No doubt my father would come home a changed man. Or not.

But under such circumstances Child Services would be very much like Richard Dawkins and April DeConick, inferring things about my father’s character solely from the outside; solely from his methodology. They would lack both context and the required information necessary to make a right judgment as to what my father was doing in the woods.

A Profoundly Different Take

The point often missed is this: As the alleged ‘victim’ of my father, I have a profoundly different take on his discipline from that of Child Services. I know things they don’t. I recognize that my father’s discipline did not come out of selfishness, anger or ego. He was not expressing rage when he gave me the strap; he was expressing love. He actually hated doing it. He put it off as long as he possibly could, and resorted to corporal punishment only when there was no other effective option. I would never have responded to cajoling, appeals, bribes, time-outs or family discussions. I was bound and determined that I would win any contest of wills between us. If my father had not had the option of resorting to corporal punishment, I would quickly have been running our home. And what an epic disaster that would’ve been.

Anyway, as a father myself, I know exactly what my dad went through. I have the context and the inside knowledge necessary to stand in judgment on Dad’s actions. Child Services does not. They don’t know about the number of times he told me he loved me. They can’t picture him helping my with my first paper route when there were too many houses, the papers were too big, or when it was raining on us both. They didn’t see him play street hockey with me and my brothers in the driveway, though I’m sure he couldn’t have had less interest in the sport.

Child Services cannot look back on the endless stream of good things my father gave me. And one of these was loving and consistent discipline. I’m grateful for it today.

But I’ll go further: I was grateful for it THEN. If Child Services had come to the front door for my dad, you can bet they would’ve been peeling me off his pant legs as they took him away, and I would’ve been screaming “Let my Daddy go!” the entire time. Even back then I knew exactly why he was doing what he was doing. I didn’t always like it, but I knew very well why it was happening. There was no sense in my mind as a child that I was being unjustly treated or abused, not because I was suffering from Stockholm Syndrome, but because my dad was … well, right. And I was dead wrong.

Standing in Judgment on God

My admittedly unscientific conclusion? I think most genuine children of God regard their own Father’s discipline, choices and what he permits to occur in their experience in much the same way: they trust their Father to have their best interests at heart and to do right by them, even when they don’t understand the mechanics of how he accomplishes his purposes.

And he invariably does.

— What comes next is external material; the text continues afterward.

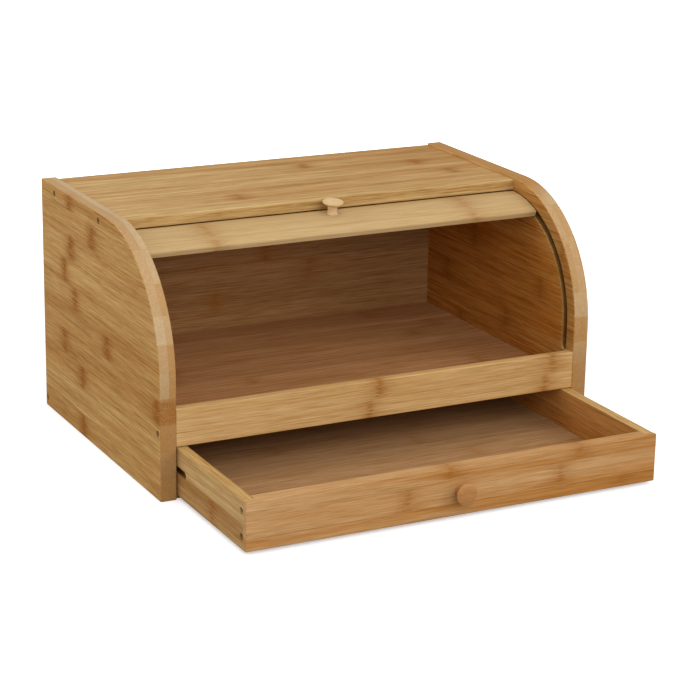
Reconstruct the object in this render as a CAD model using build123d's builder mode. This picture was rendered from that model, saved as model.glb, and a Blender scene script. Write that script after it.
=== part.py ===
from build123d import *
import os
from math import asin, cos, degrees, pi, sin

os.makedirs("parts", exist_ok=True)

# ---------------------------------------------------------------------------
# Driving dimensions, in millimetres.
# Frame: X to the right, Y to the back, Z up. The origin is the middle of the
# base's underside, so the cabinet stands on Z = 0 and is centred on X and Y.
# ---------------------------------------------------------------------------
cabinet_width = 400.0
cabinet_depth = 267.0
cabinet_height = 208.0
side_t = 14.5                # side panels
front_radius = 110.0         # quarter round at the front of the side panels
top_t = 9.5                  # flat top between the side panels
top_drop = 1.7               # the top lies this much below the side panels' upper edge
back_t = 8.0
base_t = 3.0
shelf_t = 8.0
shelf_top_z = 53.8
shelf_dado = 3.0             # the shelf's ends are let into the side panels
rail_t = 8.1
rail_bottom_z = 44.5
rail_top_z = 76.6
rail_setback = 0.5           # the rail stands behind the side panels' front edge
edge_r = 1.2                 # softened edges of the panels
small_edge_r = 0.6
top_edge_r = 2.0             # upper front edge of the top

# curtain groove in the side panels
groove_w = 8.0
groove_inset = 11.5          # from the panel's curved front edge to the groove
groove_depth = 6.0
groove_foot_z = 75.0         # stopped end, where the closed roll-top lands
groove_back_gap = 5.0        # stopped end at the back

# roll-top
slat_count = 12
slat_pitch = 12.35
slat_w = 11.4
slat_t = 5.0
slat_crown = 0.95
slat_end_gap = 0.7           # between a slat's shoulder and the side panel
tongue_t = 2.5
tongue_w = 4.0
tongue_len = 5.3             # how far a tongue reaches into the groove
curtain_sag = 2.0            # the stored curtain sinks this much in its groove
canvas_t = 0.5
canvas_margin = 6.0
lead_start = 0.6             # the lead bar's run along the curtain's track
lead_end = 42.0
lead_edge_t = 5.3
lead_face_gap = 0.3
lead_tongue_at = 30.0
lead_tongue_w = 10.5
lead_edge_r = 1.6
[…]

Accomplish his purposes, that is.

Isaiah, again speaking for God, says this:

“For as the heavens are higher than the earth, so are my ways higher than your ways and my thoughts than your thoughts.”

Do we really believe that? I know I do. The idea that Richard Dawkins or April DeConick or anyone else on the planet is equipped to stand in judgment on the methodology of God in his dealings with respect to sinners, to his people, or with respect to anything else is simply laughable arrogance.

And to infer things about God’s character, especially the ridiculous, wicked things Dawkins ascribes to him, from the very, very little we know of his actions is one of the greatest fool’s errands any man or woman can ever undertake.

I can only say to such folks: You don’t know my Father.